While all of this could work if the story was amazing, it simply isn’t. For starters, so many of the game’s characters are just ridiculous. An easy example is Jodie’s foster father, who helps raise her prior to her admission to the research facility. He’s understandably scared and angry about Aiden, and he convinces his wife to give her up to the facility for everyone’s safety. But when they drop her off, he throws a mini-tantrum when his wife wants to say goodbye to Jodie, even though he just spent time saying his goodbyes as well. There’s no subtlety in the moment, as if the game doesn’t trust the player to know he’s abusive without showing it at every possible second.

Other minor characters are incredibly inept at their jobs. Jodie tricks a security guard with the least tricky excuse possible. Trained combatants will pass up obvious opportunities to kill Jodie, or take the most silly, circuitous routes to make her escapes possible. But the game’s most stupefying moment comes when Jodie is staying with a Diné family and an event endangers the lives of both Jodie and the family’s shimá sáni (grandmother). With both characters lying on the ground, possibly dead, one of the grandsons rushes to Jodie’s side rather than to his beloved grandma’s, even though he’s only known Jodie for about 36 hours. This dude becomes a potential love interest for Jodie and at that moment I immediately didn’t care. It also doesn’t help that Jodie ends up playing the white savior to this cursed Diné family.

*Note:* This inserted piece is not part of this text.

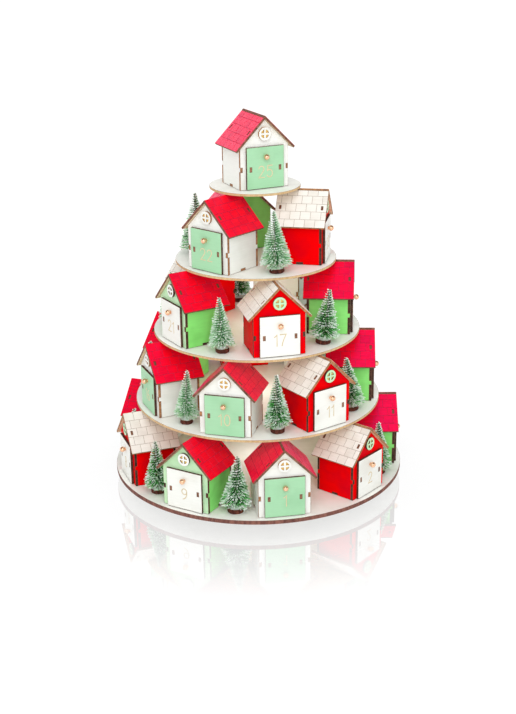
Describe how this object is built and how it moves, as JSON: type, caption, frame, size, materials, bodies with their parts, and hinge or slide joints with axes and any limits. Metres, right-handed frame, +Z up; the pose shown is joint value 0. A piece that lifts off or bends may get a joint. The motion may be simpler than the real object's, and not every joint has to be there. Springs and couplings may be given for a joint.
{
  "type": "advent calendar",
  "caption": "Tiered advent calendar: round plywood decks with rings of small gabled houses, each holding a numbered pull-out drawer, and bottle-brush trees between them.",
  "frame": {"origin": "on the calendar's vertical axis, on the surface that it stands on", "axes": "+Z up along the axis of the tiers; -Y towards the pictured side, +X to its right"},
  "size_m": [0.3203, 0.32, 0.4048],
  "materials": {
    "house_white": "off-white washed plywood walls with burnt edges; the roof of these houses is red",
    "house_red": "satin red painted plywood walls with burnt edges; the roof of these houses is off-white",
    "house_green": "satin mint green painted plywood walls with burnt edges; the roof of these houses is red",
    "drawer_green": "satin mint green drawer front with a printed number and a brass ball knob; bare plywood box",
    "drawer_white": "off-white drawer front with a printed number and a brass ball knob; bare plywood box",
    "deck": "off-white washed plywood with brown laser-burnt edges; the trees on it are green bristles with snow on a twisted wire"
  },
  "bodies": {
    "calendar": {"base_riser": "deck", "deck_1": "deck", "house_01": "house_white", "house_02": "house_red", "house_03": "house_green", "house_04": "house_white", "house_05": "house_red", "house_06": "house_green", "house_07": "house_white", "house_08": "house_red", "house_09": "house_green", "deck_2": "deck", "house_10": "house_white", "house_11": "house_red", "house_12": "house_green", "house_13": "house_white", "house_14": "house_red", "house_15": "house_green", "house_16": "house_white", "deck_3": "deck", "house_17": "house_red", "house_18": "house_green", "house_19": "house_white", "house_20": "house_red", "house_21": "house_green", "deck_4": "deck", "house_22": "house_white", "house_23": "house_red", "house_24": "house_green", "deck_5": "deck", "house_25": "house_white"},
    "drawer_01": {"drawer_01": "drawer_green"},
    "drawer_02": {"drawer_02": "drawer_white"},
    "drawer_03": {"drawer_03": "drawer_white"},
    "drawer_04": {"drawer_04": "drawer_green"},
    "drawer_05": {"drawer_05": "drawer_white"},
    "drawer_06": {"drawer_06": "drawer_white"},
    "drawer_07": {"drawer_07": "drawer_green"},
    "drawer_08": {"drawer_08": "drawer_white"},
    "drawer_09": {"drawer_09": "drawer_white"},
    "drawer_10": {"drawer_10": "drawer_green"},
    "drawer_11": {"drawer_11": "drawer_white"},
    "drawer_12": {"drawer_12": "drawer_white"},
    "drawer_13": {"drawer_13": "drawer_green"},
    "drawer_14": {"drawer_14": "drawer_white"},
    "drawer_15": {"drawer_15": "drawer_white"},
    "drawer_16": {"drawer_16": "drawer_green"},
    "drawer_17": {"drawer_17": "drawer_white"},
    "drawer_18": {"drawer_18": "drawer_white"},
    "drawer_19": {"drawer_19": "drawer_green"},
    "drawer_20": {"drawer_20": "drawer_white"},
    "drawer_21": {"drawer_21": "drawer_white"},
    "drawer_22": {"drawer_22": "drawer_green"},
    "drawer_23": {"drawer_23": "drawer_white"},
    "drawer_24": {"drawer_24": "drawer_white"},
    "drawer_25": {"drawer_25": "drawer_green"}
  },
  "joints": [
    {"name": "drawer_01_slide", "type": "slide", "parent": "calendar", "child": "drawer_01", "axis": [0.1736, -0.9848, 0], "range_m": [0, 0.044]},
    {"name": "drawer_02_slide", "type": "slide", "parent": "calendar", "child": "drawer_02", "axis": [0.766, -0.6428, 0], "range_m": [0, 0.044]},
    {"name": "drawer_03_slide", "type": "slide", "parent": "calendar", "child": "drawer_03", "axis": [1, 0, 0], "range_m": [0, 0.044]},
    {"name": "drawer_04_slide", "type": "slide", "parent": "calendar", "child": "drawer_04", "axis": [0.766, 0.6428, 0], "range_m": [0, 0.044]},
    {"name": "drawer_05_slide", "type": "slide", "parent": "calendar", "child": "drawer_05", "axis": [0.1736, 0.9848, 0], "range_m": [0, 0.044]},
    {"name": "drawer_06_slide", "type": "slide", "parent": "calendar", "child": "drawer_06", "axis": [-0.5, 0.866, 0], "range_m": [0, 0.044]},
    {"name": "drawer_07_slide", "type": "slide", "parent": "calendar", "child": "drawer_07", "axis": [-0.9397, 0.342, 0], "range_m": [0, 0.044]},
    {"name": "drawer_08_slide", "type": "slide", "parent": "calendar", "child": "drawer_08", "axis": [-0.9397, -0.342, 0], "range_m": [0, 0.044]},
    {"name": "drawer_09_slide", "type": "slide", "parent": "calendar", "child": "drawer_09", "axis": [-0.5, -0.866, 0], "range_m": [0, 0.044]},
    {"name": "drawer_10_slide", "type": "slide", "parent": "calendar", "child": "drawer_10", "axis": [-0.2672, -0.9636, 0], "range_m": [0, 0.044]},
    {"name": "drawer_11_slide", "type": "slide", "parent": "calendar", "child": "drawer_11", "axis": [0.5868, -0.8097, 0], "range_m": [0, 0.044]},
    {"name": "drawer_12_slide", "type": "slide", "parent": "calendar", "child": "drawer_12", "axis": [0.9989, -0.0461, 0], "range_m": [0, 0.044]},
    {"name": "drawer_13_slide", "type": "slide", "parent": "calendar", "child": "drawer_13", "axis": [0.6589, 0.7523, 0], "range_m": [0, 0.044]},
    {"name": "drawer_14_slide", "type": "slide", "parent": "calendar", "child": "drawer_14", "axis": [-0.1773, 0.9842, 0], "range_m": [0, 0.044]},
    {"name": "drawer_15_slide", "type": "slide", "parent": "calendar", "child": "drawer_15", "axis": [-0.88, 0.475, 0], "range_m": [0, 0.044]},
    {"name": "drawer_16_slide", "type": "slide", "parent": "calendar", "child": "drawer_16", "axis": [-0.92, -0.3919, 0], "range_m": [0, 0.044]},
    {"name": "drawer_17_slide", "type": "slide", "parent": "calendar", "child": "drawer_17", "axis": [0.225, -0.9744, 0], "range_m": [0, 0.044]},
    {"name": "drawer_18_slide", "type": "slide", "parent": "calendar", "child": "drawer_18", "axis": [0.9962, -0.0872, 0], "range_m": [0, 0.044]},
    {"name": "drawer_19_slide", "type": "slide", "parent": "calendar", "child": "drawer_19", "axis": [0.3907, 0.9205, 0], "range_m": [0, 0.044]},
    {"name": "drawer_20_slide", "type": "slide", "parent": "calendar", "child": "drawer_20", "axis": [-0.7547, 0.6561, 0], "range_m": [0, 0.044]},
    {"name": "drawer_21_slide", "type": "slide", "parent": "calendar", "child": "drawer_21", "axis": [-0.8572, -0.515, 0], "range_m": [0, 0.044]},
    {"name": "drawer_22_slide", "type": "slide", "parent": "calendar", "child": "drawer_22", "axis": [-0.6561, -0.7547, 0], "range_m": [0, 0.044]},
    {"name": "drawer_23_slide", "type": "slide", "parent": "calendar", "child": "drawer_23", "axis": [0.9816, -0.1908, 0], "range_m": [0, 0.044]},
    {"name": "drawer_24_slide", "type": "slide", "parent": "calendar", "child": "drawer_24", "axis": [-0.3256, 0.9455, 0], "range_m": [0, 0.044]},
    {"name": "drawer_25_slide", "type": "slide", "parent": "calendar", "child": "drawer_25", "axis": [0.4226, -0.9063, 0], "range_m": [0, 0.044]}
  ]
}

Despite all this, I was rather enjoying myself for a good portion of the game. It helps that Elliot Page (Jodie) and Willem Dafoe (the scientist and father figure in charge of studying her) give excellent performances. No matter how ridiculous the line, Page gives it his all in an emotionally earnest performance. The motion capture is ridiculously good, with characters looking like their respective actors while moving in a fluid and realistic manner. The soundtrack is also generally good, though admittedly not as memorable as those in other Quantic Dreams games. And there are some fun vignettes, including teenage Jodie at a party and another period in the future where she’s homeless and struggling to survive. All in all, I was invested in Jodie’s fate.

That is until the game longest section, where Jodie, in the CIA, must infiltrate a political network in Somalia. It’s a culmination of all the tools and strategies you’ve learned so far as you’ll be using a combination of stealth, Aiden’s abilities, and quick-time event fighting if necessary. While I found it engaging for a short-time, I eventually felt like I was playing an FPS war game. While some fights can be avoided, some require killing complete strangers who aren’t paying you any mind. I was left emotionally burnt out and a bit angry at what the game made me do; while this is reflective of Jodie’s experience as well, I didn’t know what I was signing up for and it killed my goodwill for the game and my interest in the outcome.

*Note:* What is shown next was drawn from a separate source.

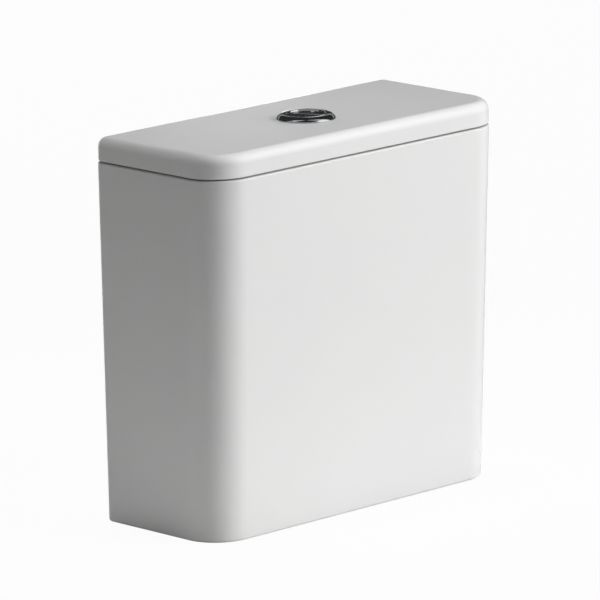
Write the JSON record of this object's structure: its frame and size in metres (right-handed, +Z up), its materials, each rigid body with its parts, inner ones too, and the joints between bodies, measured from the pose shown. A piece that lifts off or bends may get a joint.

After completing the game in a little over ten hours, I looked up some alternate endings and story choices on YouTube. While a couple of them would have been fun to figure out on my own, for the most part they’re just for flavor and I could never see myself replaying Beyond: Two Souls given how little control I had over the story. Some people adore this game, finding the story quite moving. I was left feeling cold.